To further complicate things, folks seem to align themselves with particular theoretical commitments for any number of reasons: One might find themselves to "be a Kantian" for some particular aesthetic reason (the complexity and/or elegance of the argument might have drawn one in) or a personal one (One's Kantian Ethics Professor might have been really cool, hip and drank beers with students after class) or any old reason (or lack of a reason) you like. This makes judgments about any correlation between moral character and ethical commitments pretty darned tricky because people can be really horrible at self-reflection and they can be a really stubborn lot.
I think it is entirely possible (if not likely) that one may have originally been drawn to a particular moral theory (let's say Utilitarianism) for a not so philosphically interesting reason (because they really loved their dog Rover). Utilitarianism may have seemed like the only theory to adequately account for animals, consequently they found themselves to "be a Utilitarian" because they liked Rover.
I would be not surprised if any number of folks end up spending a career attempting to justify particular theoretical commitments (for no doubt increasingly philosophically interesting and sophisticated 'reasons') all because they 'loved Rover'.

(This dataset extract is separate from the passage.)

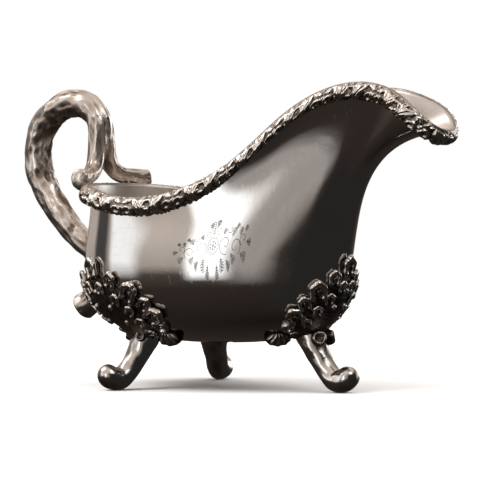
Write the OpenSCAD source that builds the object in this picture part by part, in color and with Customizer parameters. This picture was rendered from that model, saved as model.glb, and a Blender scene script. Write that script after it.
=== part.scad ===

All of that may have just been a really boring way of saying: it seems as though the particular reasons that someone was drawn to a particular theory are likely to be more reflective of their moral character than the actual content of the theory to which they are committed... If there are generalizations regarding moral character and particular ethical commitments to be made, I think they will have quite a bit to do with the reasons one was originally drawn to them.
Thanks, Chad! That all sounds very plausible to me. I have some more data in hand right now on the moral behavior of Kantians compared to other philosophers, but it's going to be a bear to analyze, so it may take awhile before I post on it.